The issue is not clearly divided between the Anglo- and the Euro-Americans, although it becomes sharper from within the Euro-American tradition than between the two traditions. But first, a brief look at the Anglo-Americans: As already noted, Ackermann’s position is largely hermeneutic - instruments produce data domains which are interpreted. But interpretation is largely a matter of gradual refinement and arrival at a consensus within the institutional context of science. Ackermann, in short, does not often focus upon individualized perceptions. Also lacking is any keen sense of bodily position as an important factor in perception. Instead, he focuses upon what I have earlier called “macroperception,” i.e., perception in its largely cultured sense. Such a perception, of course, is ipso facto a matter of larger hermeneutic concern. And because it is this institutionalized form of perception which plays the larger role in Ackermann, he overlaps Heelan’s hermeneuticizing of perception.
In some contrast with Ackermann, Hacking does draw heavily from historical individuals and upon a version of sense-data tradition which implicitly related to individualized, hence embodied, observers. In that indirect way, Hacking can overlap from a neo-empiricist perspective the emphases of the bodily oriented phenomenologists. Thus, in some areas, Hacking comes closer to both Dreyfus and myself.
Stating the issue as one in which some strength of distinction is to be maintained between a bodily-perceptual (micro-) and a hermeneutic perceptual (macro-) mode, Dreyfus again emerges as having the strongest body-perceptual emphasis. Not only is the human body implied in all its intelligent actions, but its positionality, its gestalt features, and particularly its kinesthetic motility determine its perception of reality.
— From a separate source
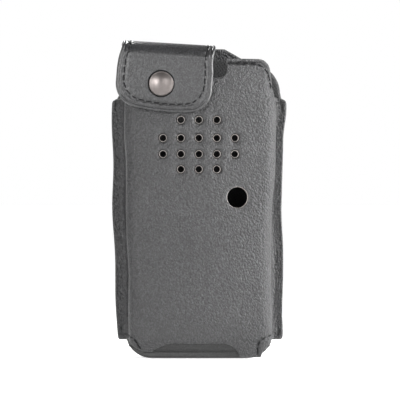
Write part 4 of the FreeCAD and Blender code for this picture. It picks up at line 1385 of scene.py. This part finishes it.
def make_threads():
    """Threads of the pouch, one piece for each CAD node."""
    rows = [
        ("front_top_thread", [(FRONT_MARKS, POCKET, 0.10)], "front_top_stitching"),
        ("gusset_thread", [(marks, POCKET, 0.12) for marks in GUSSET_MARKS], "gusset_stitching"),
        ("foot_thread", [(marks, POCKET, 0.16) for marks in (LEFT_LEG_MARKS, RIGHT_LEG_MARKS)],
         "foot_stitching"),
        ("side_seam_thread",
         [(marks, POCKET, 0.24) for marks in LIP_MARKS]
         + [(marks, BACK, 0.45) for marks in BACK_SEAM_MARKS], "side_seam_stitching"),
        ("back_top_thread", [(BACK_TOP_MARKS, BACK, 0.45)], "back_top_stitching"),
    ]
    for name, groups, node in rows:
        finish_piece(stitch_row(name, groups, THREAD_LOOK), "pouch", "thread", node)


# ---- stage ----

FLOOR_LEVEL = -0.0003
CAMERA_DISTANCE = 2.0
PICTURE_WIDTH = 0.184


def make_floor_plane():
    """Pale studio floor, just under the case's foot."""
    material, tree, shader = blank("pale_floor")
    grain = noise_value(tree, object_space(tree), 40.0)
    tree.links.new(blended(tree, ramp(tree, grain, 0.3, 0.7), (0.86, 0.86, 0.86), (0.9, 0.9, 0.9)),
                   shader.inputs["Base Color"])
    shader.inputs["Roughness"].default_value = 0.9
    shader.inputs["Emission Color"].default_value = (1, 1, 1, 1)
    shader.inputs["Emission Strength"].default_value = 0.64
    mesh = bpy.data.meshes.new("studio_floor")
    far = 60.0
    mesh.from_pydata([(-far, -far, 0), (far, -far, 0), (far, far, 0), (-far, far, 0)], [], [(0, 1, 2, 3)])
    mesh.materials.append(material)
    floor = placed("studio_floor", mesh)
    floor.location.z = FLOOR_LEVEL


def area_light(name, place, target, size, watts):
    """Rectangular lamp aimed at a target."""
    light = bpy.data.lights.new(name, "AREA")
    light.shape = "RECTANGLE"
    light.size, light.size_y = size
    light.energy = watts
    lamp = placed(name, light)
    lamp.location = place
    lamp.rotation_mode = "QUATERNION"
    lamp.rotation_quaternion = (Vector(target) - Vector(place)).to_track_quat("-Z", "Y")


def make_world():
    """Even white studio, brighter behind the object than behind the camera."""
    world = bpy.data.worlds.new("studio")
    world.use_nodes = True
    tree = world.node_tree
    direction = add(tree, "ShaderNodeTexCoord").outputs["Generated"]
    split = add(tree, "ShaderNodeSeparateXYZ", {0: direction})
    strength = ramp(tree, split.outputs["Y"], 0.6, 0.96, 0.36, 1.0)
    background = tree.nodes["Background"]
    background.inputs["Color"].default_value = (1, 1, 1, 1)
    tree.links.new(strength, background.inputs["Strength"])
    bpy.context.scene.world = world


def make_camera():
    """Level with the middle of the case, straight in front of it and far away."""
    data = bpy.data.cameras.new("camera")
    data.sensor_width = 36.0
    data.lens = 36.0 * CAMERA_DISTANCE / PICTURE_WIDTH
    data.clip_start, data.clip_end = 0.1, 200.0
    camera = placed("camera", data)
    camera.location = (0.00032, Y_FRONT * MM - CAMERA_DISTANCE, 0.07305)
    camera.rotation_euler = (math.pi / 2, 0, 0)
    bpy.context.scene.camera = camera


def make_stage():
    make_camera()
    make_world()
    make_floor_plane()
    panel = (0, 0, 0.08)
    area_light("left_key", (-0.54, -1.08, 0.33), panel, (0.36, 0.4), 9.6)
    area_light("right_key", (0.40, -1.12, 0.33), panel, (0.36, 0.4), 4.3)
    area_light("left_rim", (-0.72, -0.72, 0.28), panel, (0.25, 0.4), 2.2)
    area_light("right_rim", (0.74, -0.15, 0.24), panel, (0.40, 0.4), 15.5)
    area_light("strap_lamp", (-0.066, 0.075, 0.255), (-0.036, -0.02, 0.145), (0.03, 0.03), 0.25)
    bpy.context.scene.view_settings.view_transform = "Standard"


make_front()
make_front_layers()
make_floor()
make_back()
make_belt_loop()
make_strap()
make_cap()
dress_cad_nodes()
make_threads()
make_stage()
Not that these elements are ignored by Heelan, the most extreme
of the hermeneutic perceptualists among the Euro-Americans. Indeed, his epistemology quite explicitly recognizes and elevates bodily positionality as a reason for the rejection of both transcendentalism and the implied all-seeing “eye” of Platonic or Cartesian interpreted science. Yet in the end, bodily perception is collapsed into hermeneutic perception. It is the text metaphor which becomes dominant in this version of scientific perception.
This hermeneuticizing of perception may be rephrased by noting that Heelan emphasizes what he takes to be the direct perceptual aspects of reading. “... The value of that quantity [of a scientific entity] can be ‘read’ directly from this response (providing one is experienced and skillful in the use of the instrument).”  Such experienced “readings” are, of course, perceptual experiences. There is a gestalt quality of any form of skilled and already learned reading. And because these perceptual characteristics also characterize the hermeneutic use of instruments, Heelan justifies the collapse of the perceptual aspect into its specialized form of “reading.”
“Reading” temperature is like reading a text... a “text” is “written” causally by the environment under standard circumstances... on the thermometer, and this “text” is “read” as being “about” a presented object, here, the temperature... Such a process is, I claim, essentially both hermeneutical and perceptual. 
Yet, as all the examples show, it is the hermeneutic dimension which absorbs the perceptual one.
If Dreyfus’s position clearly emphasizes the bodily perceptuality of thought and Heelan’s position hermeneuticizes bodily perception, my position falls between these two. As noted before, I distinguish among several modes of human-technology relations which may be phenomenologically analyzed. Of these, embodiment relations and hermeneutic relations are the most relevant to this context. In this distinction, both how one experiences the instrument and the deliverance of the referent make a difference. I may illustrate this difference by drawing from both Hacking’s Herschel siblings and Heelan’s thermometer examples.
Caroline Herschel’s eyeball observations of comets were direct perceptual observations. Clearly, within the context of a highly skilled seeing, and informed by background information on differences between comets and other eyeball astronomical phenomena, she was able to bodily perceive with gestalt instantaneity her selected referents. When an instrument delivers just such a perception, isomorphic though transformed in some way - usually by a reduction of qualities - I call the perception “embodied.” Such is the case with William Herschel’s heat perceptions, mediated through lenses and filters. He felt the radiant
heat upon his hand - and as Hacking went on to describe, he made claims for “measured” felt differences to the thousandths of degrees, which could not have been confirmed by any extant instruments of the time. The phenomenon of heat - transformed and reduced from the fuller presence of focused light - was bodily, perceptually, felt.
By contrast, both Herschel’s totally instrument-mediated and Heelan’s “read” thermometer produce a “text” which refers differently. It does refer, thus it does properly belong to the realm of instrumental realism; but it refers in ways not isomorphic with bodily-sensory relations to objects. Its “textual quality” is presenced in numbers, alphabets, or some other “read” feature which is not isomorphic with that to which it refers. Such hermeneutic relations, however, may also include various manipulable factors sufficient to keep them close to Hacking’s instrumental manipulability of otherwise unsensed entities. In that sense and despite differences, each of the positions remains within the limits noted for an instrumental realism such as has been outlined here.
I shall not further pursue what I take to be both the identifiability of a “school” of instrumental realists and the variations within this “school” which may be areas of fruitful and interesting debate and discussion. Were I to have a wish as an author, I would hope that readers would read, in parallel, the philosophers’ books related to the issues here discussed. It would be my contention that any time such a diverse group of philosophers arrive at such a consensus, often independently and even in some isolation from one another, the issues evolved may well be important ones. The broadest of those issues in the present context centers on the need to more deeply concentrate upon the role of science’s technology, its instrumental embodiment. And this is the interface area which connects philosophy of science and philosophy of technology.